**Request**
Your task is to quote the listing below exactly, beginning with its first line and ending on the line bearing "patch = Plates(skin, PATCH_LIFT)".
──────── Supplied material
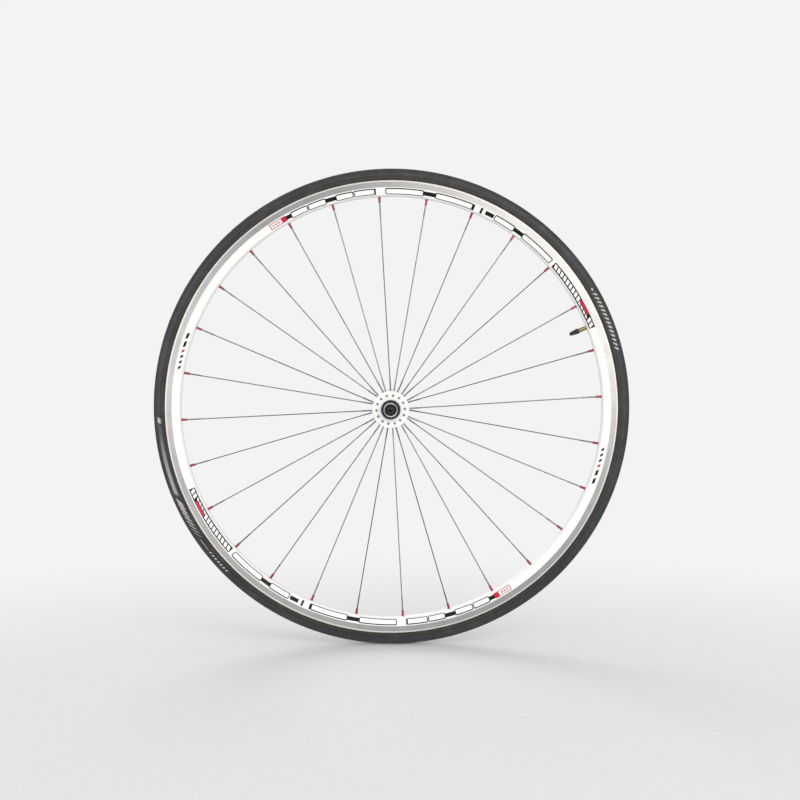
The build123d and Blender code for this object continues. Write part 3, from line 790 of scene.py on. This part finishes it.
def tyre_graphics(band):
    """Plain hashes, stripes and a fading patch printed on the tyre's shoulders."""
    skin = Skin([cad["tyre_casing"], band], PRINT_FOOT_R, PRINT_TOP_R)
    prints = Plates(skin, PRINT_LIFT)
    patch = Plates(skin, PATCH_LIFT)

    print_row(prints, 14.8, count=14, pitch=1.1, width=0.5, low=0.08, high=0.88, slant=-0.7)
    prints.add(30.4, 31.0, 0.3, 0.66, corner=0.6 * MM, turns=ONCE)

    prints.add(182.4, 183.7, 0.1, 0.85, slant=-0.6, turns=ONCE)
    patch.add(184.3, 202.0, 0.04, 0.8, slant=-0.8, turns=ONCE)
    tapering_stripes(prints, 203.6, count=9, pitch=1.2)
    prints.add(214.6, 217.8, 0.5, 0.6, turns=ONCE)
    print_row(prints, 218.4, count=7, pitch=1.0, width=0.45, low=0.38, high=0.72, slant=-0.3)
    prints.finish("tyre_print", TYRE_INK)
    patch.finish("tyre_patch", FADING_INK)


# ---------------------------------------------------------------- hub and valve details
def knurled_rings():
    """The faces that bite on the fork ends: radial teeth cut in both contact rings."""
    teeth = 48
    depth = 0.3 * MM
    edge = 0.2 * MM  # the bevel round a tooth's ends
    for side, sign in (("near", -1), ("far", 1)):
        vertices = []
        for k in range(2 * teeth):
            face = RING_FACE_Y - (depth if k % 2 else 0)
            outline = [
                (RING_INNER_R, RING_BACK_Y),
                (RING_OUTER_R, RING_BACK_Y),
                (RING_OUTER_R, face - edge),
                (RING_OUTER_R - edge, face),
                (RING_INNER_R + edge, face),
                (RING_INNER_R, face - edge),
            ]
            vertices += [on_wheel(r, sign * y, 180 * k / teeth) for r, y in outline]
        faces = grid_faces(2 * teeth, 6)
        name = f"knurled_ring_{side}"
        ring = add_piece(name, vertices, faces, "axle", BRIGHT_STEEL, crease=15)
        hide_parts(f"contact_ring_{side}")


def valve_thread():
    """The thread on the stem, from its base inside the rim to the cap."""
    start, end = 285.0 * MM, 305.0 * MM
    pitch = 0.8 * MM
    per_turn = 24
    crest = STEM_R + 0.16 * MM
    root = STEM_R - 0.1 * MM
    half = pitch * 0.42
    axis = on_wheel(1, 0, VALVE_ANGLE)
    across = on_wheel(1, 0, VALVE_ANGLE + 90)
    steps = round((end - start) / pitch * per_turn)
    vertices = []
    for k in range(steps + 1):
        turn = 2 * math.pi * k / per_turn
        height = min(1, k / per_turn, (steps - k) / per_turn)  # runs out over a turn at each end
        outward = across * math.cos(turn) + Vector((0, 1, 0)) * math.sin(turn)
        middle = start + pitch * k / per_turn
        top = root + (crest - root) * max(height, 0.05)
        for along, out in ((-half, root), (0, top), (half, root)):
            vertices.append(axis * (middle + along) + outward * out)
    faces = grid_faces(steps + 1, 3, wrap_rows=False)
    last = 3 * steps
    faces += [(0, 1, 2), (last, last + 1, last + 2)]
    add_piece("valve_thread", vertices, faces, "wheel", VALVE_BRASS, crease=20)


# ---------------------------------------------------------------- floor, light and camera
FLOOR_R = 3.0
FADE_FORWARD = 0.55  # the fade's middle is this far in front of the wheel
FADE_START = 0.45  # the floor is whole up to this far from the fade's middle
FADE_END = 1.35  # and gone from here on
ROOM_TONE = (0.97, 0.98, 1.0, 1)  # what lights the wheel and shows in its metal
ROOM_STRENGTH = 0.55
BACKDROP_TONE = (0.90, 0.895, 0.90, 1)  # what the camera sees behind it


def floor():
    """A pale floor that fades out into the pale surroundings."""
    bpy.ops.mesh.primitive_circle_add(
        vertices=96, radius=FLOOR_R, fill_type="NGON", location=(0, 0, cad_box[0].z)
    )
    ground = bpy.context.object
    ground.name = "floor"
    finish = Finish("floor_paper", Roughness=0.8, Specular_IOR_Level=0.1)
    place = finish.position()
    x, y, _ = finish.split(place)
    forward = finish.maths("ADD", y, FADE_FORWARD)
    squares = finish.maths(
        "ADD", finish.maths("MULTIPLY", x, x), finish.maths("MULTIPLY", forward, forward)
    )
    away = finish.maths("SQRT", squares)
    grain = finish.noise(place, 90.0, detail=4.0)
    finish.paint(
        Base_Color=finish.blend(grain, (0.74, 0.735, 0.74), (0.80, 0.795, 0.80)),
        Alpha=finish.spread(away, 1.0, 0.0, FADE_START, FADE_END),
    )
    ground.data.materials.append(finish.material)
    ground.visible_glossy = False


def surroundings():
    """Near white behind the wheel for the camera, and a dimmer even room for everything else."""
    world = bpy.data.worlds.new("studio")
    bpy.context.scene.world = world
    world.use_nodes = True
    tree = world.node_tree
    tree.nodes.clear()
    path = tree.nodes.new("ShaderNodeLightPath")
    room = tree.nodes.new("ShaderNodeBackground")
    room.inputs["Color"].default_value = ROOM_TONE
    room.inputs["Strength"].default_value = ROOM_STRENGTH
    backdrop = tree.nodes.new("ShaderNodeBackground")
    backdrop.inputs["Color"].default_value = BACKDROP_TONE
    mix = tree.nodes.new("ShaderNodeMixShader")
    out = tree.nodes.new("ShaderNodeOutputWorld")
    tree.links.new(path.outputs["Is Camera Ray"], mix.inputs[0])
    tree.links.new(room.outputs[0], mix.inputs[1])
    tree.links.new(backdrop.outputs[0], mix.inputs[2])
    tree.links.new(mix.outputs[0], out.inputs[0])
    bpy.context.scene.view_settings.view_transform = "Standard"


def soft_light(name, place, size, power, tone=(1, 1, 1)):
    """A square soft box aimed at the wheel's centre."""
    data = bpy.data.lights.new(name, "AREA")
    data.size = size
    data.energy = power
    data.color = tone
    lamp = bpy.data.objects.new(name, data)
    lamp.location = place
    lamp.rotation_euler = (-Vector(place)).to_track_quat("-Z", "Y").to_euler()
    bpy.context.scene.collection.objects.link(lamp)


def camera():
    """A little above the hub and to its right, looking slightly down, as in the photograph."""
    distance = 1.62
    azimuth = math.radians(0.86)
    elevation = math.radians(2.98)
    aim = Vector((0.0124, 0, 0.0115))  # the wheel sits a little left of and below the middle
    data = bpy.data.cameras.new("camera")
    data.sensor_width = 36
    data.lens = 51.8
    view = bpy.data.objects.new("camera", data)
    view.location = distance * Vector(
        (
            math.sin(azimuth) * math.cos(elevation),
            -math.cos(azimuth) * math.cos(elevation),
            math.sin(elevation),
        )
    )
    view.rotation_euler = (aim - view.location).to_track_quat("-Z", "Y").to_euler()
    bpy.context.scene.collection.objects.link(view)
    bpy.context.scene.camera = view


# ---------------------------------------------------------------- the wheel
finish_cad_nodes()
tread_band = tread()
mould_lines()
rim_graphics()
bpy.context.view_layer.update()
tyre_graphics(tread_band)
knurled_rings()
valve_thread()
floor()
surroundings()
soft_light("window", (1.45, -2.3, 1.05), size=2.6, power=56, tone=(1.0, 0.975, 0.925))
soft_light("side", (-2.0, -1.9, 0.4), size=1.5, power=22)
soft_light("back", (-0.8, 2.4, 1.4), size=1.6, power=35)
camera()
────────────────
**Written solution**
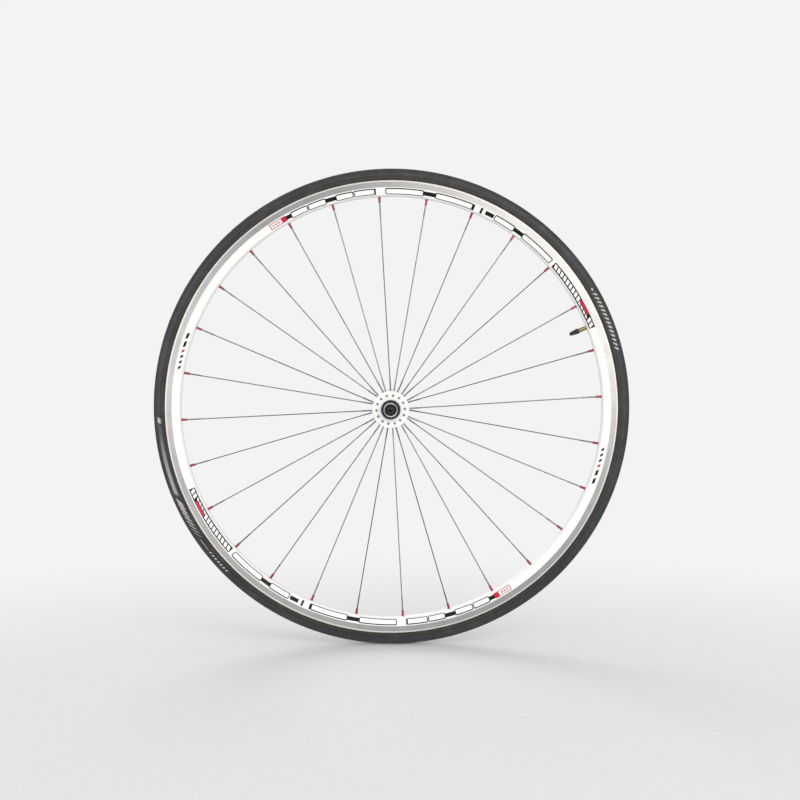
The build123d and Blender code for this object continues. Write part 3, from line 790 of scene.py on. This part finishes it.
def tyre_graphics(band):
    """Plain hashes, stripes and a fading patch printed on the tyre's shoulders."""
    skin = Skin([cad["tyre_casing"], band], PRINT_FOOT_R, PRINT_TOP_R)
    prints = Plates(skin, PRINT_LIFT)
    patch = Plates(skin, PATCH_LIFT)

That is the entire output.